--- START ---
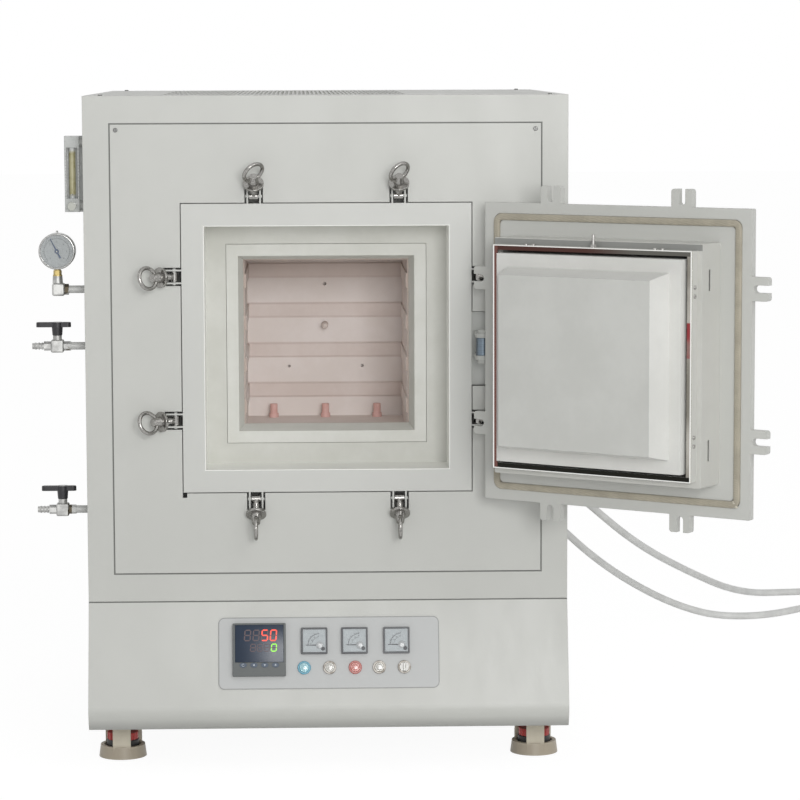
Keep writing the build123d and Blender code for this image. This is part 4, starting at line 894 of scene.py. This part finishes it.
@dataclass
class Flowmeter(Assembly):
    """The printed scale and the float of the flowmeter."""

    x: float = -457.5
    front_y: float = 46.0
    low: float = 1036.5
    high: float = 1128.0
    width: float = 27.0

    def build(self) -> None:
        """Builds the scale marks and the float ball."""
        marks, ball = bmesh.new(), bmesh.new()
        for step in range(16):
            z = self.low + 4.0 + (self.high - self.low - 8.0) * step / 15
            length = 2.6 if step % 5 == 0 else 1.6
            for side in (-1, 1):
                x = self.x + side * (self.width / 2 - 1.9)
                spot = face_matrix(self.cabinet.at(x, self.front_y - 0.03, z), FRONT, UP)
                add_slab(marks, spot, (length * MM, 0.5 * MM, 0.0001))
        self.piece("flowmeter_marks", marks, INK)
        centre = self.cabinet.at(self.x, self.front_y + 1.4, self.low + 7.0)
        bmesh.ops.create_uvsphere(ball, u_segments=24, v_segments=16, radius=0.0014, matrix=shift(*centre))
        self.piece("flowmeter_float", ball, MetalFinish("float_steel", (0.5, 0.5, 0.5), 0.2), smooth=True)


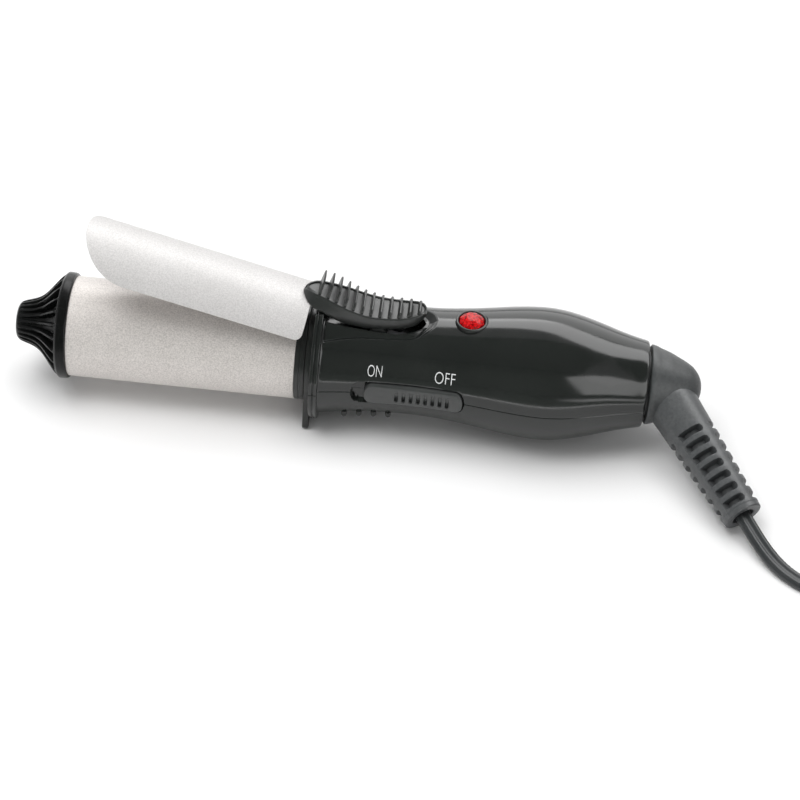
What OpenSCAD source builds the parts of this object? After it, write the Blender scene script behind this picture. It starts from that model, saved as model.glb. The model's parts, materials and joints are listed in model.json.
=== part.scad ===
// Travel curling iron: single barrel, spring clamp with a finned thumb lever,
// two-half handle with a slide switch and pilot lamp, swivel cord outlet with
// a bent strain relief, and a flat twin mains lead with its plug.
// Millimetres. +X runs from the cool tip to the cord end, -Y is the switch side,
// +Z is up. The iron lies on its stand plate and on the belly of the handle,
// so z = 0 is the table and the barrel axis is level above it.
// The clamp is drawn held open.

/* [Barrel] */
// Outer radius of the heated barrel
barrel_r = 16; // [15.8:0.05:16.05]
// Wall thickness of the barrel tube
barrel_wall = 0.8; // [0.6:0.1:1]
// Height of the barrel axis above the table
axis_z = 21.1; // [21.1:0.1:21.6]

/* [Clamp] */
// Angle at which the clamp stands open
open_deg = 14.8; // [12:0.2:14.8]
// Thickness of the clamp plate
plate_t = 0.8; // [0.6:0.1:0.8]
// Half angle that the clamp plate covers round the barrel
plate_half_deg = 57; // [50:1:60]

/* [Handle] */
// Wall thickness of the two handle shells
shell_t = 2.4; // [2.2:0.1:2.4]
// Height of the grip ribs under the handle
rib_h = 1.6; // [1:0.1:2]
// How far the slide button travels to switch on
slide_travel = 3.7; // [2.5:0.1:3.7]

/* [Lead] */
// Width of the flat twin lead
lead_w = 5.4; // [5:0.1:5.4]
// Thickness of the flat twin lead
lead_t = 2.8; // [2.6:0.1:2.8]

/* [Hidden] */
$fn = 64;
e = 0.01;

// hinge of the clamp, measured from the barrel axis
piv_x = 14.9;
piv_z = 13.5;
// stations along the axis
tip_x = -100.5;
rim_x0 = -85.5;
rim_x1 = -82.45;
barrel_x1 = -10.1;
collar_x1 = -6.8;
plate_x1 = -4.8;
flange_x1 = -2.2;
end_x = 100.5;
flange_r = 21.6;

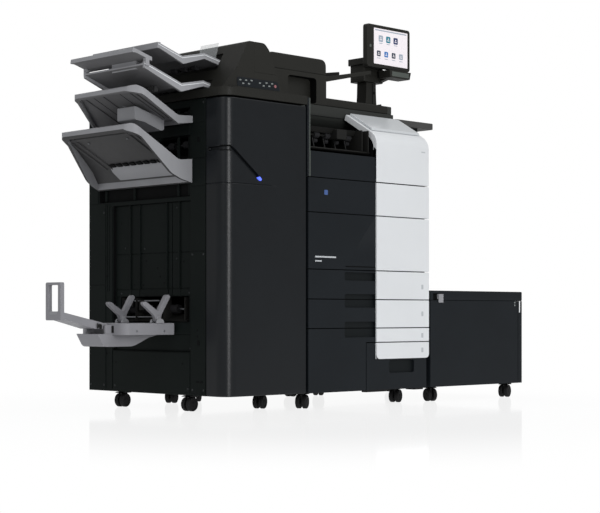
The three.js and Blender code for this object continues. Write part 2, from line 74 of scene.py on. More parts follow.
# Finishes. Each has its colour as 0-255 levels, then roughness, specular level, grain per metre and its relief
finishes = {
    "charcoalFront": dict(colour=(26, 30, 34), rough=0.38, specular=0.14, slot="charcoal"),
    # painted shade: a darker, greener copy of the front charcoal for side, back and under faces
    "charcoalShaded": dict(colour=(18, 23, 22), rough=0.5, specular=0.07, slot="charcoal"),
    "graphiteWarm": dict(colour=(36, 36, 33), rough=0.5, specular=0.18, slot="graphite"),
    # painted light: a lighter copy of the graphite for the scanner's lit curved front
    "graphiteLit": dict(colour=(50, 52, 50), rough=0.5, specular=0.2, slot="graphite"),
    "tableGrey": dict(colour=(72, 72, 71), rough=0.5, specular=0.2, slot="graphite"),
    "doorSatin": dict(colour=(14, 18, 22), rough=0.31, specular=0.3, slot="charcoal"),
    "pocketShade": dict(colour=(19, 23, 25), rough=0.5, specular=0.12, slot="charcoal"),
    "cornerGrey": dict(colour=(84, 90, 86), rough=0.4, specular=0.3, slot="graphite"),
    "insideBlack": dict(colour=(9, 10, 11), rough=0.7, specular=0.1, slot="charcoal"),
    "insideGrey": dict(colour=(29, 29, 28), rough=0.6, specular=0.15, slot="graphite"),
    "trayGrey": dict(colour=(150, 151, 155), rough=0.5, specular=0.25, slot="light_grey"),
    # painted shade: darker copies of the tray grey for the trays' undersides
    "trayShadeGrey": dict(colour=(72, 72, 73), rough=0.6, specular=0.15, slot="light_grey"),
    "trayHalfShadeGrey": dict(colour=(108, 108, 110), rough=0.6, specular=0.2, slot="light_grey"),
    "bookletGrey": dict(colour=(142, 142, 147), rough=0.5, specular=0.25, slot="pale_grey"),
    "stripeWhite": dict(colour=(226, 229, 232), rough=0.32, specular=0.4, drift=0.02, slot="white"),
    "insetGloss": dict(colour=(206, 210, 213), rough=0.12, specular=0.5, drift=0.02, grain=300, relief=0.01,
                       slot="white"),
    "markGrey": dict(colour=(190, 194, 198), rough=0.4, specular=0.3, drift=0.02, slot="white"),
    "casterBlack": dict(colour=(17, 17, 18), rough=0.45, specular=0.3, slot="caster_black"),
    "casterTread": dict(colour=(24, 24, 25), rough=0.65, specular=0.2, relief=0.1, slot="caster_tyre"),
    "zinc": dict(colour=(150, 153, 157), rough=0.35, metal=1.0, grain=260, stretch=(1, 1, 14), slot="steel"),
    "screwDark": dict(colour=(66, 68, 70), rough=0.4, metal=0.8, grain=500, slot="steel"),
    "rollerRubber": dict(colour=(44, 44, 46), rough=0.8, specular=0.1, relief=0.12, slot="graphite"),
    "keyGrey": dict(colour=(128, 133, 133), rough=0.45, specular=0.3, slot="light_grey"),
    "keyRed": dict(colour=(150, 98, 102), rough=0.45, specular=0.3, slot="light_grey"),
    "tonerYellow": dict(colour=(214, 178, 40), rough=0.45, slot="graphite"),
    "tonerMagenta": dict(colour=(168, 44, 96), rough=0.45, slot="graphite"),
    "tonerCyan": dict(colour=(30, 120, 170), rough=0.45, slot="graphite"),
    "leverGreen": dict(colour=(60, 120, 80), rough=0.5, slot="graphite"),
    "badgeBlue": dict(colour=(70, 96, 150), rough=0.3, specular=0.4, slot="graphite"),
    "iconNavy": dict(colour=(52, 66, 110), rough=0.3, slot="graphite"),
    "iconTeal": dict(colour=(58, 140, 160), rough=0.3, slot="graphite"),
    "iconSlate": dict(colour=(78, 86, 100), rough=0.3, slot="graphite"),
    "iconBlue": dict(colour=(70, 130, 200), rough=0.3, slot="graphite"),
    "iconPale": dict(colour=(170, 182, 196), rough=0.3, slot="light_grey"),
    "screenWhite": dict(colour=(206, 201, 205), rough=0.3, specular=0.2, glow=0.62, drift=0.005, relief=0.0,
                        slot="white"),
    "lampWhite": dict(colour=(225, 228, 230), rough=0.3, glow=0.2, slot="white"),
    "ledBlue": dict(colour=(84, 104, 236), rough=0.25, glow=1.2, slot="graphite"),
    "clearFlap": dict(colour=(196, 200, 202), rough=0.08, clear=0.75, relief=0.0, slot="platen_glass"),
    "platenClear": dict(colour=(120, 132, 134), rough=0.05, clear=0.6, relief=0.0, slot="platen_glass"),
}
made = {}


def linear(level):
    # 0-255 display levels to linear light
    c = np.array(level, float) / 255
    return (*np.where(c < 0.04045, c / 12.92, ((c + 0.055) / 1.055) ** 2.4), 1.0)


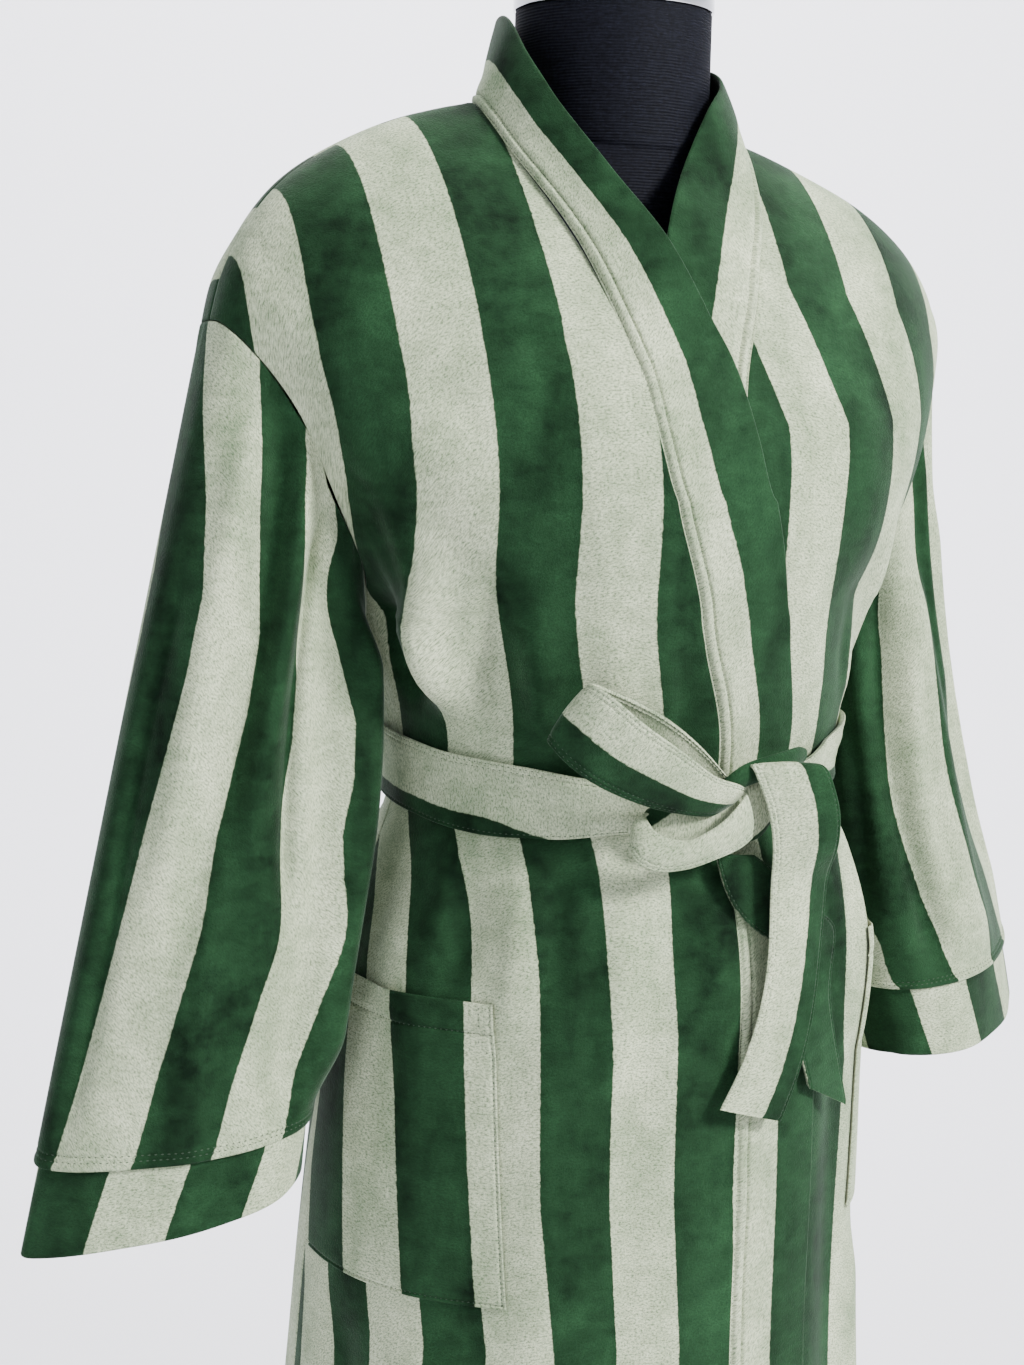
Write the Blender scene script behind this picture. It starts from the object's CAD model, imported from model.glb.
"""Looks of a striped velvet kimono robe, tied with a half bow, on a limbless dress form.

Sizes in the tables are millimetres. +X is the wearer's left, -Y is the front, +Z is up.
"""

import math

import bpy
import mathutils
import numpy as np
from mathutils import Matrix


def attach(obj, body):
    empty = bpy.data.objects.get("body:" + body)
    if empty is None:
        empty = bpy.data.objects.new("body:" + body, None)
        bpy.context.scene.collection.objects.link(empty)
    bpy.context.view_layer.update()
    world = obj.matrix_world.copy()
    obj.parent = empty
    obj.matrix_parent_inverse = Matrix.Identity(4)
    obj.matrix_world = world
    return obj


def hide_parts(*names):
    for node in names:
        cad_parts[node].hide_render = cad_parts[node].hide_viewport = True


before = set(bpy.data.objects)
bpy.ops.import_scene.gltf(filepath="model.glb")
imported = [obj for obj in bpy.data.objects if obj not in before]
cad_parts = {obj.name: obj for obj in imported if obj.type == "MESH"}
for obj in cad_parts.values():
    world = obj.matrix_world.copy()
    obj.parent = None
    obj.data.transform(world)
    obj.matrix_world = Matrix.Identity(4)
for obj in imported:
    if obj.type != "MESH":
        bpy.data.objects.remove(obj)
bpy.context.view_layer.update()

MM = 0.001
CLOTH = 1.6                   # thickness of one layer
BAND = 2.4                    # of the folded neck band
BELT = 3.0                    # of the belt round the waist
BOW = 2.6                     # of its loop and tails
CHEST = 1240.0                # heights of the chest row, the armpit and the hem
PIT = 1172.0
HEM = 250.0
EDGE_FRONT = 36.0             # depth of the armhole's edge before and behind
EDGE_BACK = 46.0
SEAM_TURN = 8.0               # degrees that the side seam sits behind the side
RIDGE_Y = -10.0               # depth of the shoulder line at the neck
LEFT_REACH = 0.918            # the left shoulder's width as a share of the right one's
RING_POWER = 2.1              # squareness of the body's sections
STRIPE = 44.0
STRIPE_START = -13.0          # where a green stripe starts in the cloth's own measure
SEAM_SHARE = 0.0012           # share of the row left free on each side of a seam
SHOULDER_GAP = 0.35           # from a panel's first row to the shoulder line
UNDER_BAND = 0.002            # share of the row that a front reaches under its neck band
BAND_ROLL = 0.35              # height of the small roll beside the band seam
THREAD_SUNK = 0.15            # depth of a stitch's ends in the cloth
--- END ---
The exercise: Beginning at the top of the data, extract each line through the line containing "0.5), 0.2), smooth=True)" and return those lines exactly, with nothing added.

Correct output:
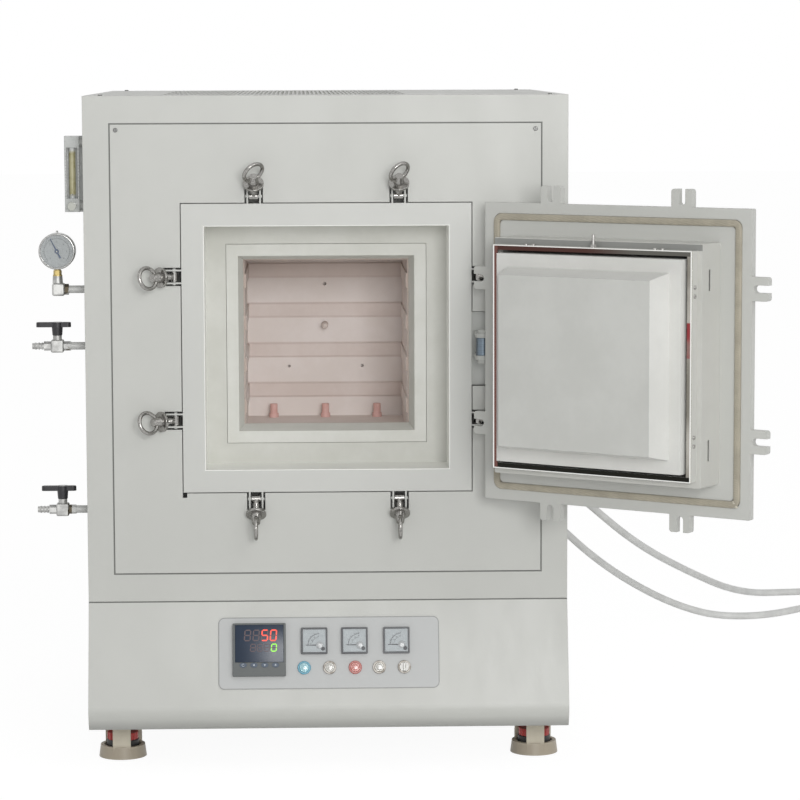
Keep writing the build123d and Blender code for this image. This is part 4, starting at line 894 of scene.py. This part finishes it.
@dataclass
class Flowmeter(Assembly):
    """The printed scale and the float of the flowmeter."""

    x: float = -457.5
    front_y: float = 46.0
    low: float = 1036.5
    high: float = 1128.0
    width: float = 27.0

    def build(self) -> None:
        """Builds the scale marks and the float ball."""
        marks, ball = bmesh.new(), bmesh.new()
        for step in range(16):
            z = self.low + 4.0 + (self.high - self.low - 8.0) * step / 15
            length = 2.6 if step % 5 == 0 else 1.6
            for side in (-1, 1):
                x = self.x + side * (self.width / 2 - 1.9)
                spot = face_matrix(self.cabinet.at(x, self.front_y - 0.03, z), FRONT, UP)
                add_slab(marks, spot, (length * MM, 0.5 * MM, 0.0001))
        self.piece("flowmeter_marks", marks, INK)
        centre = self.cabinet.at(self.x, self.front_y + 1.4, self.low + 7.0)
        bmesh.ops.create_uvsphere(ball, u_segments=24, v_segments=16, radius=0.0014, matrix=shift(*centre))
        self.piece("flowmeter_float", ball, MetalFinish("float_steel", (0.5, 0.5, 0.5), 0.2), smooth=True)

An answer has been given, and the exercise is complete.